I don’t see the point in a paranoid option.

The network is designed to not lose data. If the design needs tweaking to ensure this is robust, that will happen.

Obviously no system can ever be 100% though, even with a paranoid option. We have “the thing we never thought of”, and “the thing we thought would never happen” to thank for that.

So as is standard practice, if you want to dramatically improve your data security, you need backups that are independent, held on separate systems, in separate locations, regularly tested etc.

@janitor has also said this, and I think it is the only sensible alternative really. Bumping up chunk redundancy is a very poor substitute IMO.

Maybe David will one day convince us that decentralisation is just as good, but it still has single points of failure at this point (protocols, code, compiler etc). One day that may change, but until then, I think I’ll be keeping backups of data I don’t ever want to lose.

2 Likes

That way it would cause tremendous punishment on all responsible farmers. Total socialization of risk (for no payback to those who would be paying for it).

At least in the less terrible version data owner would have to GET the chunks (and pay for that).

What is the connection between the question (loss of all chunk replicas) and your “solution” (prevention of non-targeted data corruption)?

Spoken like a true uploader! Farmers already look likely to get screwed and you’re proposing yet another non-paying workload for them.

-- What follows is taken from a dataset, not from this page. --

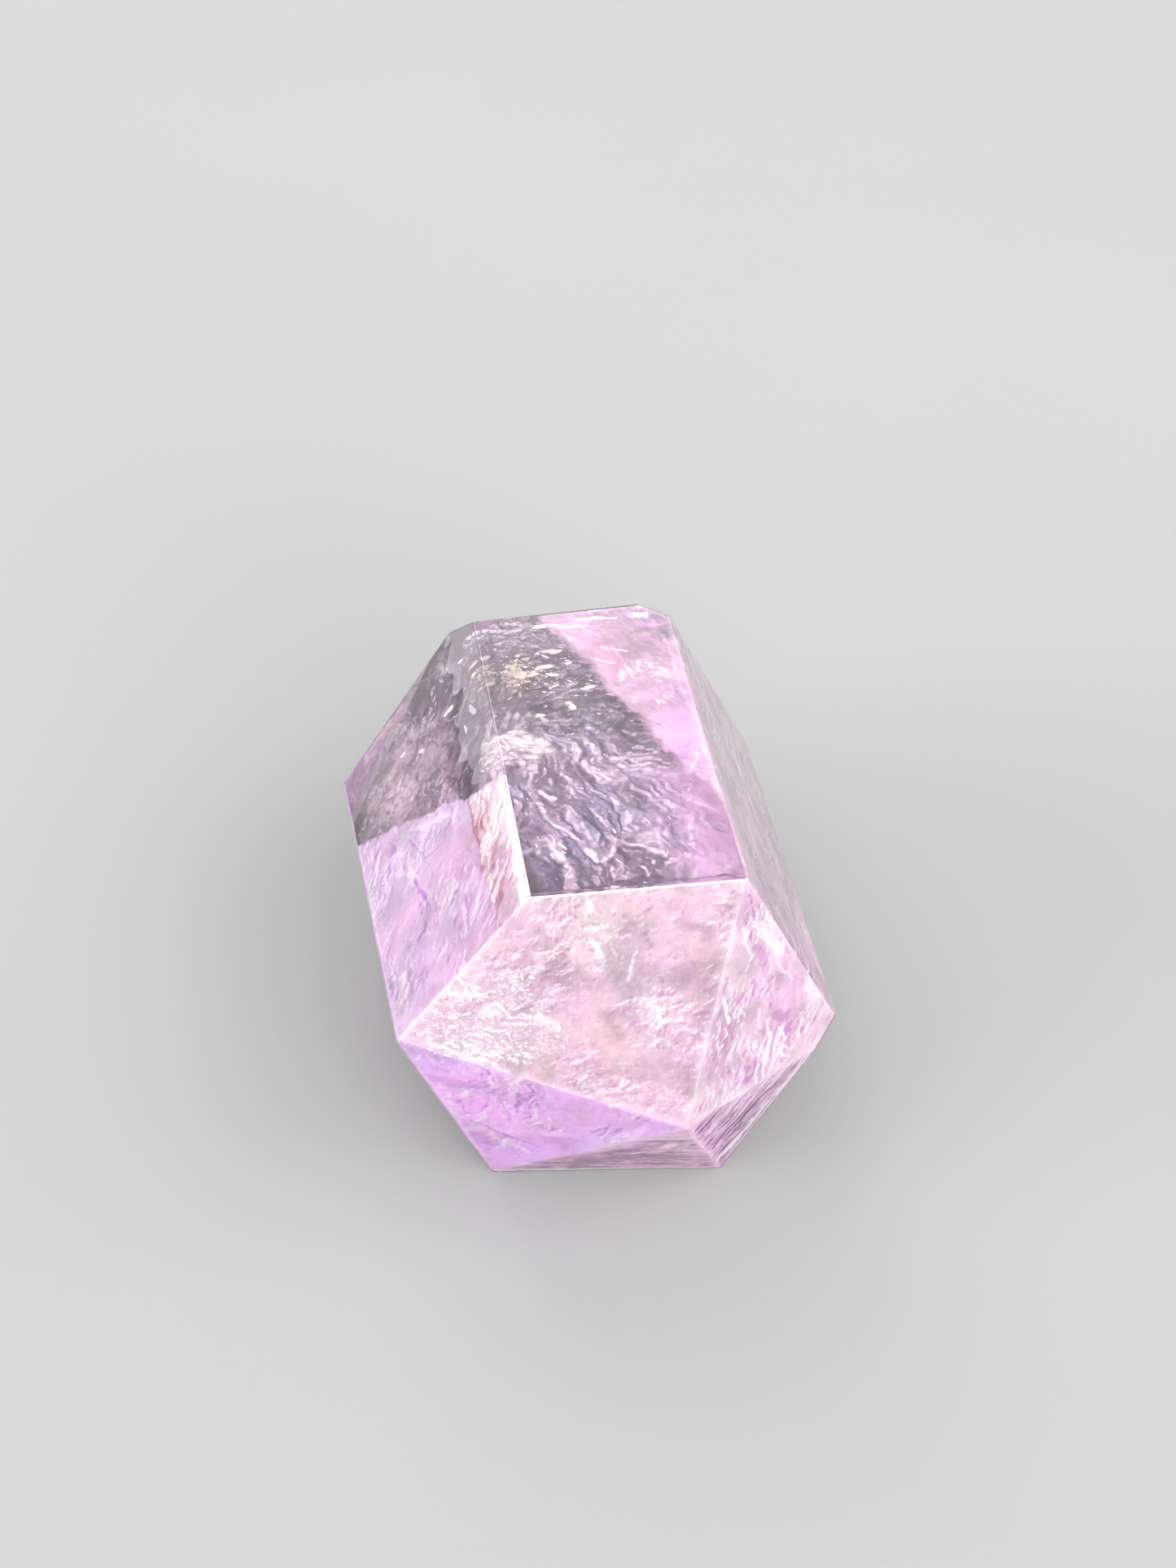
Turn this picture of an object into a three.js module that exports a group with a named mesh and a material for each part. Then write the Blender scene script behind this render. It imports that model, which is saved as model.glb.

Well, those who read this post below may be already convinced that the level of protection is good enough
Hilariously, that topic was started by Seneca who was a capitalist back then (quote: “I can imagine rich/corporate users would be willing to pay for more redundancy” - whereas now he’s arguing the cost should of added protection for “the rich” should be paid by the farmers :slight_smile: ) and David already addressed those questions by posting multiple comments.